CMS maintains millions of records containing financial and health-related information. Inappropriate disclosures of records or data maintained in a system of records (SOR) can result in loss of privacy or fraudulent activities. The Privacy Act of 1974 (Privacy Act) governs Federal agencies' collection, use, and dissemination of individuals' records maintained in an SOR. CMS maintains SORs, and its disclosures of records must be consistent with the Privacy Act. Further, the Privacy Act requires CMS to implement safeguards that protect records maintained in an SOR and to account for any disclosures. Among other things, CMS uses a data use agreement (DUA) to ensure its disclosures are in compliance with the Privacy Act. A DUA is the legally binding agreement that contains the written terms and conditions that govern each disclosure. Entities are required to submit a DUA and DUA-related documents to CMS prior to the disclosures.

HOW WE DID THIS STUDY

We reviewed data requests approved or renewed by CMS between September 2006 and August 2011. We limited our review to approved data requests from health-related SORs. We used the DUA tracking number generated by the Data Agreement and Data Shipping Tracking System (DADSS) to identify our population of approved requests. We selected a simple random sample of 150 approved requests using the DUA tracking number. We interviewed CMS staff and reviewed SOR notices, CMS policies, and documents in the user agreement files, i.e., the DUA and/or DUA-related documents. We project our findings to our population.

WHAT WE FOUND

For at least 98 percent of all approved data requests in our sample, CMS's disclosures of records were consistent with the routine uses identified in the SOR notices. Five percent of all data files disclosed by CMS were not requested in the DUAs or updated DUAs.
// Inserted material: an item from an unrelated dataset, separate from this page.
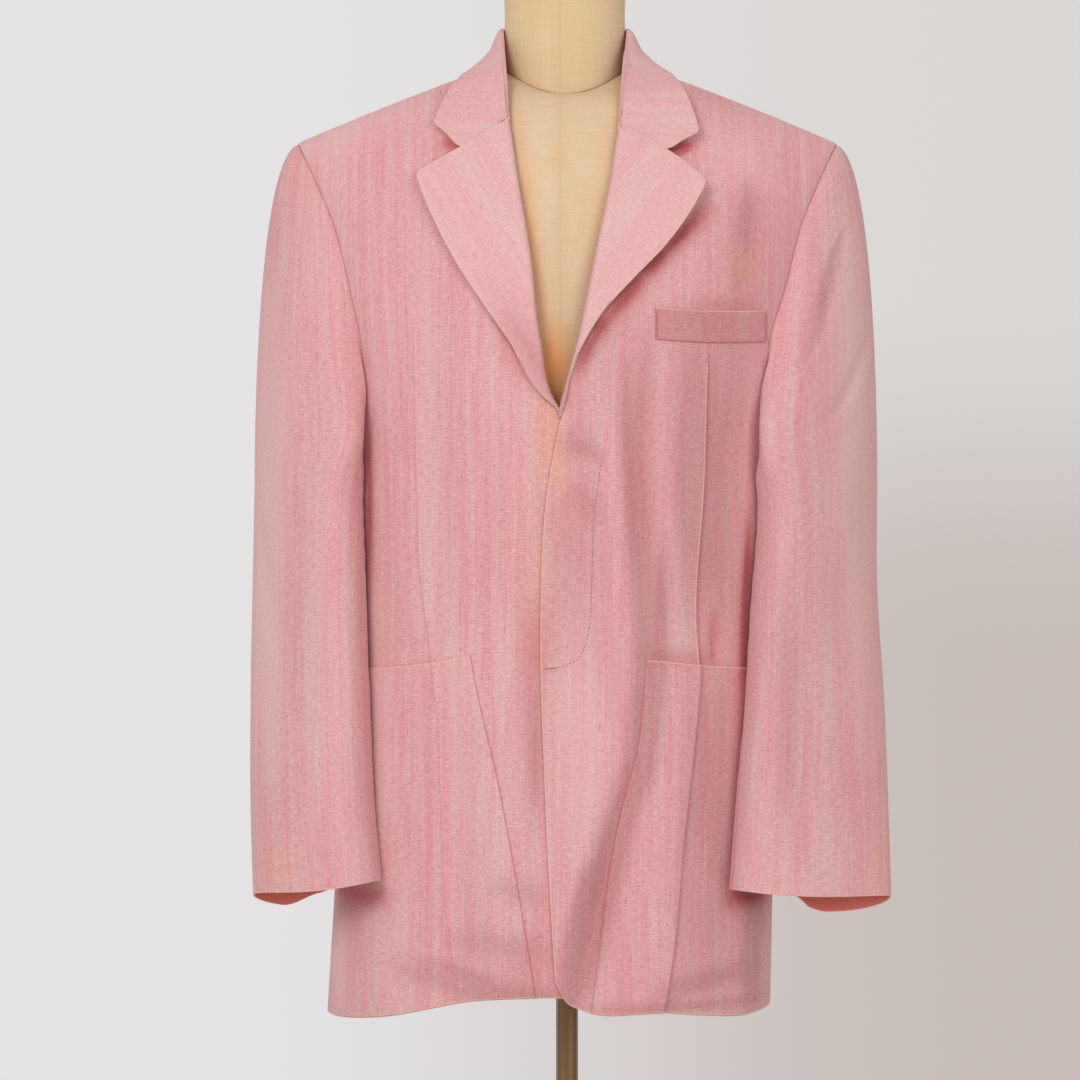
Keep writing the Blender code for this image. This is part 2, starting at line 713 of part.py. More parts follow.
def sleeve_start(side, turn):
    """The armhole, read round the sleeve: 0 at the shoulder, 90 in front, 180 underneath."""
    shares = np.concatenate([[0.0], HIGH_SHARES])
    front = surface(side, *armhole(side, "front", shares))
    back = surface(side, *armhole(side, "back", shares))
    loop = np.concatenate([front[::-1], back[1:]])
    turns = np.concatenate([180 - 180 * shares[::-1], 180 + 180 * shares[1:]])
    point = np.stack([np.interp(turn, turns, loop[:, axis]) for axis in range(3)], axis=-1)
    lapped = ease(-4 * np.cos(np.radians(turn)) - 2.2)  # 1 under the arm, over the side
    point[..., 0] += SIGN[side] * (1.4 * SEAM + 1.2 * SUITING * lapped)
    return point


def body_ring(x, y, z):
    """Half width and depth of the body's ring at a height, and how square it turns over there."""
    turn = np.where(y < 0, FRONT_ROUND, BACK_ROUND)
    share = np.clip((z - UNDERARM) / (shoulder_height(x) - UNDERARM), 0, 1)
    rise = np.arcsin(share ** (turn / 2)) * 2 / math.pi
    half = along(BODY_RINGS, z, "half")
    half = half + (SHOULDER_REACH - half) * rise
    depth = np.where(y < 0, along(BODY_RINGS, z, "front"), along(BODY_RINGS, z, "back"))
    return half, depth * np.cos(rise * math.pi / 2) ** (2 / turn)


def clear_of_side(points, clear):
    """Moves points out until they clear the body's own ring at their height."""
    x, y, z = points[..., 0], points[..., 1], points[..., 2]
    half, depth = body_ring(x, y, z)
    across = (x - along(BODY_RINGS, z, "centre")) / (half + clear)
    inside = np.abs(across) ** SQUARENESS + np.abs(y / (depth + clear)) ** SQUARENESS
    scale = np.where(inside < 1, inside ** (-1 / SQUARENESS), 1.0)
    moved = points.copy()
    moved[..., 0] = x + across * (half + clear) * (scale - 1)
    moved[..., 1] = y * scale
    return moved


def sleeve_creases(side, turn, run):
    push = np.zeros(np.broadcast(turn, run).shape)
    for fold in SLEEVE_FOLDS[side]:
        share = (run - fold.run_top) / (fold.run_low - fold.run_top)
        line = fold.turn_top + (fold.turn_low - fold.turn_top) * share
        fade = np.sin(math.pi * np.clip(share, 0, 1)) ** 0.7
        push += fold.depth * fade * np.exp(-(((turn - line) / fold.width) ** 2))
    return push


def sleeve_grid(side, turns):
    """Rows of points down a sleeve, from the armhole to the cuff."""
    turns = np.asarray(turns, float) % 360
    sign = SIGN[side]
    start = sleeve_start(side, turns)
    biceps = sleeve_ring(side, turns, np.full(turns.shape, BICEPS))
    fall = start[:, 2] - biceps[:, 2]
    swing, across = np.sin(np.radians(turns)), np.cos(np.radians(turns))
    low = ease(-across)  # 1 under the arm, where the cloth drops at once
    out, drop = 0.306 - 0.18 * low, 0.07 + 0.60 * low
    leave = np.stack([sign * out * fall, -0.12 * swing * fall, -drop * fall], axis=-1)
    arrive = np.stack([0 * fall, 0 * fall, -1.12 * fall], axis=-1)
    rows = [hermite(start, leave, biceps, arrive, t) for t in CAP_SHARES]
    for step in range(1, FOREARM_ROWS + 1):
        share = step / FOREARM_ROWS
        row = sleeve_ring(side, turns, np.full(turns.shape, BICEPS + (CUFF - BICEPS) * share))
        tilt = CUFF_BACK_DROP * swing + (CUFF_END_RISE * across - CUFF_INNER_RISE) * across
        row[:, 2] += tilt * share**2
        rows.append(row)
    grid = np.array(rows)
    run = np.concatenate([CAP_SHARES, 1 + np.arange(1, FOREARM_ROWS + 1) / FOREARM_ROWS])
    signed = np.where(turns > 180, turns - 360, turns)
    push = sleeve_creases(side, signed[None, :], run[:, None])
    middle = grid.mean(axis=1, keepdims=True)
    outward = grid - middle
    outward[..., 2] = 0
    outward /= np.linalg.norm(outward, axis=-1, keepdims=True)
    grid = grid + outward * push[..., None]
    lower = ease((0.96 - grid[..., 2]) / 0.05)
    clear = SLEEVE_CLEAR + (SLEEVE_CLEAR_LOW - SLEEVE_CLEAR) * lower
    clear = clear * (run > 0)[:, None]
    cleared = clear_of_side(grid, clear)
    near = (run > 0)[:, None] & (grid[..., 2] < 1.16)
    return np.where(near[..., None], cleared, grid)


def sewn_sleeve(side, material):
    for part, turns in (("upper", UPPER_TURNS), ("under", UNDER_TURNS)):
        grid = sleeve_grid(side, turns)
        draw_back(grid, "first", 2.3 * SEAM)
        draw_back(grid, "last", 2.3 * SEAM)
        cloth(f"{part}_sleeve_{side}", grid, SUITING, material, turned=side == "right")


# ---- Lapels and collar --------------------------------------------------------------------
def roll_line(side, z):
    return along(LEFT_EDGE if side == "left" else RIGHT_EDGE, z, "x")


def turned_lift(side, from_roll):
    """Height of the turned-back cloth's face, at a distance from the roll."""
    rounded = np.sqrt(1 - (1 - np.clip(from_roll / 0.005, 0, 1)) ** 2)
    return -0.0008 + (TURNED + 0.0026) * rounded + LAPEL_LIFT[side] * (from_roll / 0.078) ** 2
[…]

CMS did not have the DUAs on file for 33 percent of all user agreement files. The absence of a DUA may limit CMS's ability to verify what data were requested. For 29 percent of the user agreement files, CMS extended entities' use of data without documentation of requests for extensions. Fifteen percent of DUAs were both expired and not closed properly by the entities.

WHAT WE RECOMMEND

We recommend that CMS (1) develop a process to ensure that the data requested are the ones disclosed to the entity; (2) ensure that the DUA and DUA-related documents are in a user agreement file; (3) ensure that entities submit the required documents to properly close their DUAs; (4) use a standardized, documented process for requesting and approving DUA extensions; and (5) ensure that expiration dates are consistent between the DUA and DADSS. CMS concurred with all five recommendations. In its agency response, CMS stated that it was replacing DADSS with the Enterprise Privacy Policy Engine, an electronic information system designed to provide a 100-percent-traceable record of CMS's data disclosures.